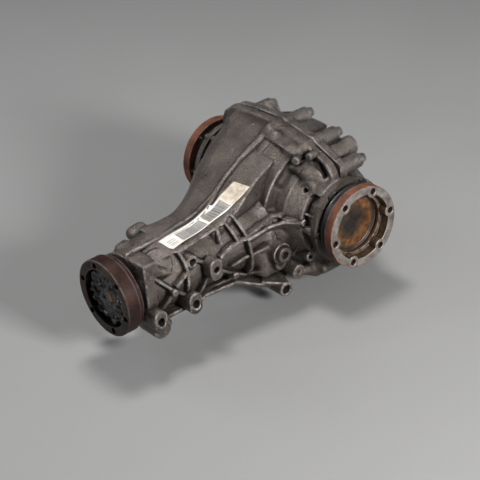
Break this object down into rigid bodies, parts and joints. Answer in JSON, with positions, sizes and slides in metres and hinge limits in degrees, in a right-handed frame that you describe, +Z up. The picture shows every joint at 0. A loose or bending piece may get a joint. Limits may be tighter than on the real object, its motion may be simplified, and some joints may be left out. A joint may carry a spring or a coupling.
{
  "type": "differential gear assembly",
  "caption": "Rear axle final drive and differential in a split cast housing, with one input flange and two bolted output flanges.",
  "frame": {"origin": "centre of the input flange's bolt face, on the pinion axis", "axes": "+Y along the pinion axis into the housing, +X towards the right output flange along the output axis, +Z up"},
  "size_m": [0.296, 0.419, 0.203],
  "materials": {
    "cast_aluminium": "rough cast, oily and dirty",
    "rusted_steel": "rusted, machined faces grey",
    "machined_steel": "ground steel",
    "ductile_iron": "machined iron",
    "plated_steel": "zinc plated",
    "copper": "soft copper",
    "black_rubber": "matt"
  },
  "bodies": {
    "housing": {"main_housing": "cast_aluminium", "rear_cover": "cast_aluminium", "cover_gasket": "black_rubber", "cover_bolts": "plated_steel", "cover_dowels": "machined_steel", "left_bearing_carrier": "cast_aluminium", "right_bearing_carrier": "cast_aluminium", "carrier_bolts": "plated_steel", "carrier_o_rings": "black_rubber", "fill_plug": "plated_steel", "drain_plug": "plated_steel", "plug_washers": "copper", "breather": "machined_steel", "pinion_oil_seal": "black_rubber", "left_output_seal": "black_rubber", "right_output_seal": "black_rubber", "pinion_head_cup": "machined_steel", "pinion_nose_cup": "machined_steel", "left_side_cup": "machined_steel", "right_side_cup": "machined_steel", "pinion_depth_shim": "machined_steel", "side_bearing_shims": "machined_steel"},
    "pinion": {"pinion_gear": "machined_steel", "pinion_head_cone": "machined_steel", "pinion_nose_cone": "machined_steel", "crush_sleeve": "machined_steel", "input_flange": "rusted_steel", "pinion_nut": "rusted_steel", "input_slinger": "machined_steel"},
    "head_cage_set": {"head_rollers": "machined_steel", "head_cage": "machined_steel"},
    "nose_cage_set": {"nose_rollers": "machined_steel", "nose_cage": "machined_steel"},
    "left_cage_set": {"left_side_rollers": "machined_steel", "left_side_cage": "machined_steel"},
    "right_cage_set": {"right_side_rollers": "machined_steel", "right_side_cage": "machined_steel"},
    "diff_case": {"diff_case": "ductile_iron", "ring_gear": "machined_steel", "ring_gear_bolts": "machined_steel", "cross_pin": "machined_steel", "cross_pin_lock": "machined_steel", "left_side_cone": "machined_steel", "right_side_cone": "machined_steel", "side_gear_washers": "machined_steel", "spider_washers": "machined_steel"},
    "left_output": {"left_side_gear": "machined_steel", "left_output_flange": "rusted_steel", "left_circlip": "machined_steel", "left_dust_ring": "black_rubber"},
    "right_output": {"right_side_gear": "machined_steel", "right_output_flange": "rusted_steel", "right_circlip": "machined_steel", "right_dust_ring": "black_rubber"},
    "upper_spider": {"upper_spider_gear": "machined_steel"},
    "lower_spider": {"lower_spider_gear": "machined_steel"}
  },
  "joints": [
    {"name": "case_spin", "type": "hinge", "parent": "housing", "child": "diff_case", "pos_m": [-0.02, 0.32, 0], "axis": [1, 0, 0], "continuous": true},
    {"name": "pinion_spin", "type": "hinge", "parent": "housing", "child": "pinion", "pos_m": [0, 0.32, 0], "axis": [0, 1, 0], "continuous": true},
    {"name": "head_cage_spin", "type": "hinge", "parent": "housing", "child": "head_cage_set", "pos_m": [0, 0.22, 0], "axis": [0, 1, 0], "continuous": true},
    {"name": "nose_cage_spin", "type": "hinge", "parent": "housing", "child": "nose_cage_set", "pos_m": [0, 0.093, 0], "axis": [0, 1, 0], "continuous": true},
    {"name": "left_cage_spin", "type": "hinge", "parent": "housing", "child": "left_cage_set", "pos_m": [-0.106, 0.32, 0], "axis": [1, 0, 0], "continuous": true},
    {"name": "right_cage_spin", "type": "hinge", "parent": "housing", "child": "right_cage_set", "pos_m": [0.034, 0.32, 0], "axis": [1, 0, 0], "continuous": true},
    {"name": "left_output_spin", "type": "hinge", "parent": "diff_case", "child": "left_output", "pos_m": [-0.15, 0.32, 0], "axis": [1, 0, 0], "continuous": true},
    {"name": "right_output_spin", "type": "hinge", "parent": "diff_case", "child": "right_output", "pos_m": [0.08, 0.32, 0], "axis": [1, 0, 0], "continuous": true},
    {"name": "upper_spider_spin", "type": "hinge", "parent": "diff_case", "child": "upper_spider", "pos_m": [-0.02, 0.32, 0.028], "axis": [0, 0, 1], "continuous": true},
    {"name": "lower_spider_spin", "type": "hinge", "parent": "diff_case", "child": "lower_spider", "pos_m": [-0.02, 0.32, -0.028], "axis": [0, 0, 1], "continuous": true}
  ],
  "couplings": [
    {"joint": "pinion_spin", "follows": "case_spin", "ratio": -3.7273},
    {"joint": "head_cage_spin", "follows": "case_spin", "ratio": -1.5852},
    {"joint": "nose_cage_spin", "follows": "case_spin", "ratio": -1.5625},
    {"joint": "left_cage_spin", "follows": "case_spin", "ratio": 0.43114},
    {"joint": "right_cage_spin", "follows": "case_spin", "ratio": 0.43114},
    {"joint": "right_output_spin", "follows": "left_output_spin", "ratio": -1},
    {"joint": "upper_spider_spin", "follows": "left_output_spin", "ratio": 1.6},
    {"joint": "lower_spider_spin", "follows": "left_output_spin", "ratio": -1.6}
  ]
}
————
#### Exercise:
Show every line that contains the word "bodies".

#### Exercise response:
Break this object down into rigid bodies, parts and joints. Answer in JSON, with positions, sizes and slides in metres and hinge limits in degrees, in a right-handed frame that you describe, +Z up. The picture shows every joint at 0. A loose or bending piece may get a joint. Limits may be tighter than on the real object, its motion may be simplified, and some joints may be left out. A joint may carry a spring or a coupling.
  "bodies": {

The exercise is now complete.